Zweiteilung des Weltmarkts möglich
Und auch innerhalb der Industrie gibt es bevorzugte Branchen. Welche das sind, steht in der Strategie "Made in China 2025". Diese wurde im Jahr 2015 verabschiedet und ist Teil des 13. und 14. Fünfjahresplans.
Die Strategie benennt zehn Branchen, die mit Priorität entwickelt werden sollen. Und dazu zählen eben erneuerbare Energien und Elektroautos, aber auch Robotik, Weltraumtechnik, Informationstechnologie und Medizin.
Dabei soll jeweils die gesamte Wertschöpfungskette dominiert werden – von den Rohstoffen über die Maschinen bis zum Endprodukt.
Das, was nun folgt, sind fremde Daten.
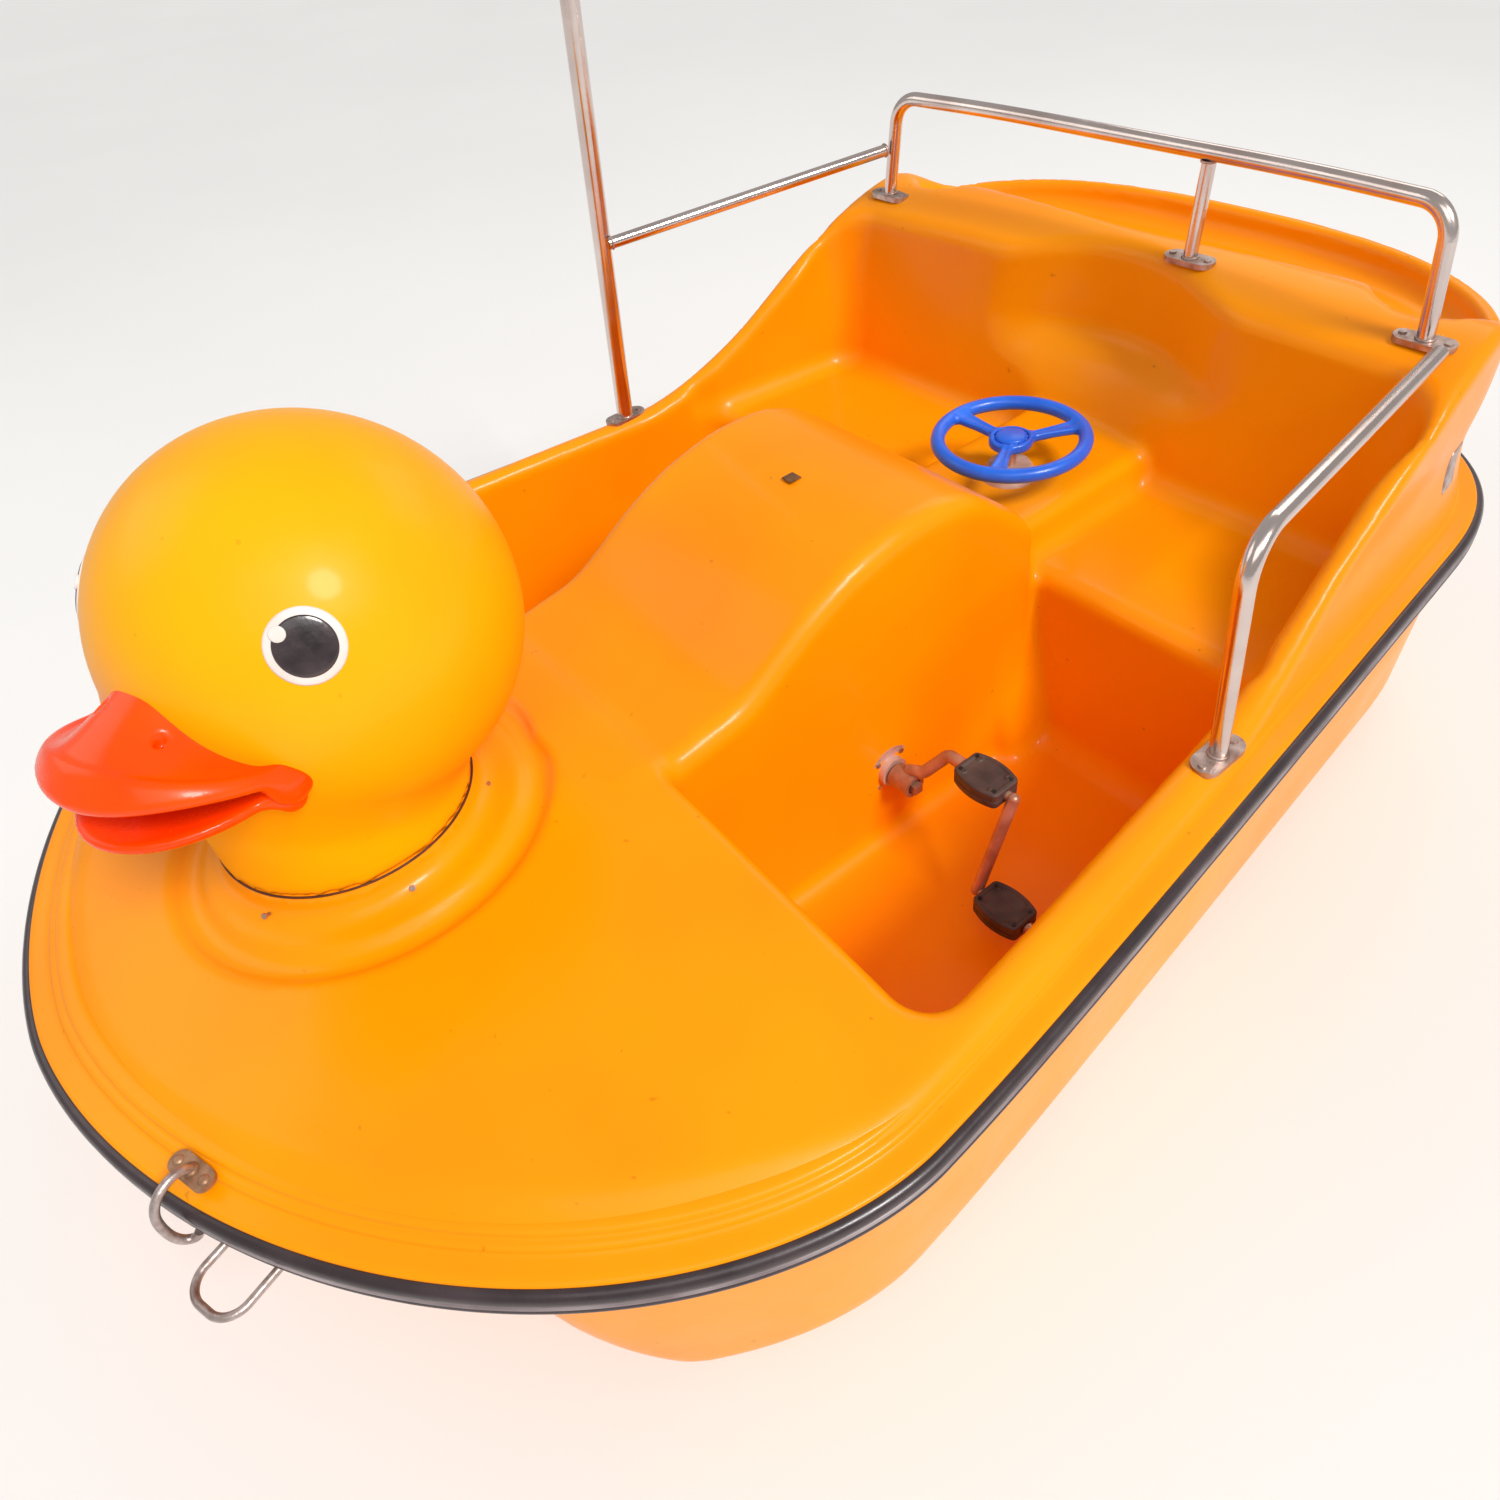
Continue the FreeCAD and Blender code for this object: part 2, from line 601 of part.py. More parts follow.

So sichern sich chinesische Konzerne auch nach und nach alle wichtigen Patente.
Zumindest bei den "grünen Technologien" scheint die Strategie auch ziemlich erfolgreich zu sein. In China werden mittlerweile 80 Prozent aller Solarzellen gefertigt.
Für westliche Industriestaaten wie Deutschland ist das ein Problem, denn sie wollen ebenfalls Fertigungskapazitäten für Batterien und Solarmodule aufbauen.
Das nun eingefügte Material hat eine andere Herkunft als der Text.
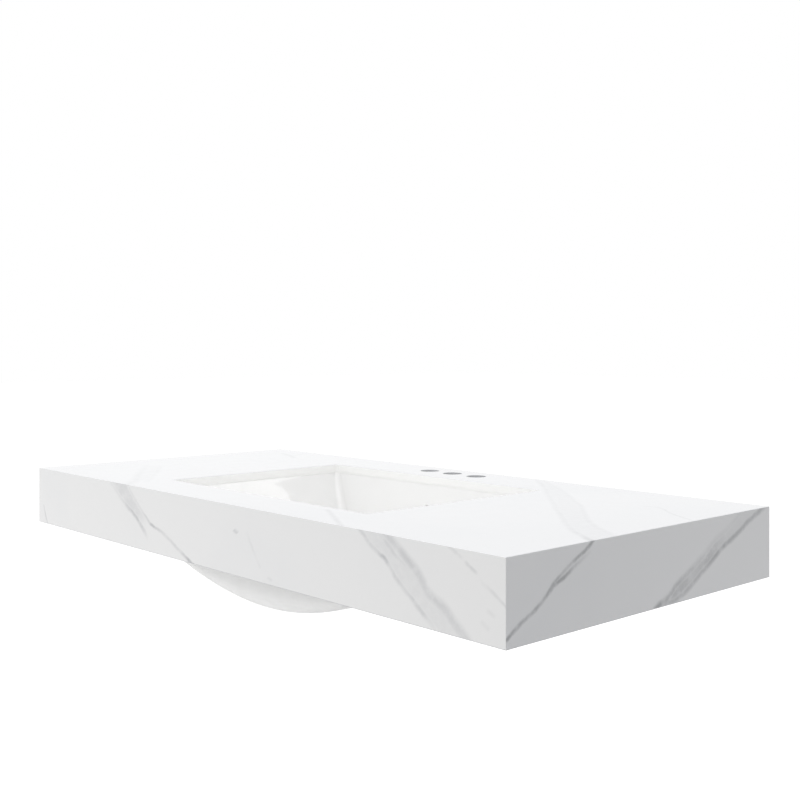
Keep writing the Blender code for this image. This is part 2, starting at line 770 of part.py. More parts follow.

Für andere Länder hingegen sind die chinesischen Überkapazitäten und die rapide fallenden Preise positiv, sagte Gary Hufbauer vom Peterson Institute, einem US-Thinktank: "Wenn China eine massive Export-'Lösung' anstrebt, wird dies den Fertigungsunternehmen in Japan, der EU, Südkorea und anderen Industrieländern schaden. Aber niedrige Preise werden in vielen Entwicklungsländern in Lateinamerika, Afrika und Asien willkommen sein."
Im Gegensatz zu den Industriestaaten ist es für diese Länder illusorisch, viele Milliarden in Gigafabriken zu investieren.
Und so könnten Chinas Überkapazitäten schließlich zu einer Zweiteilung des Weltmarkts für Produkte wie Batterien und Solarpaneele führen: Die Industriestaaten schotten ihre Märkte ab, etwa mit Anti-Dumping-Zöllen, und bauen eigene Industrien auf.
Und alle anderen Länder kaufen dankbar die superbilligen chinesischen Produkte. Wenn dadurch die globale Energiewende beschleunigt wird, gäbe es außerdem einen klaren Gewinner von Chinas Wirtschaftspolitik: das Klima.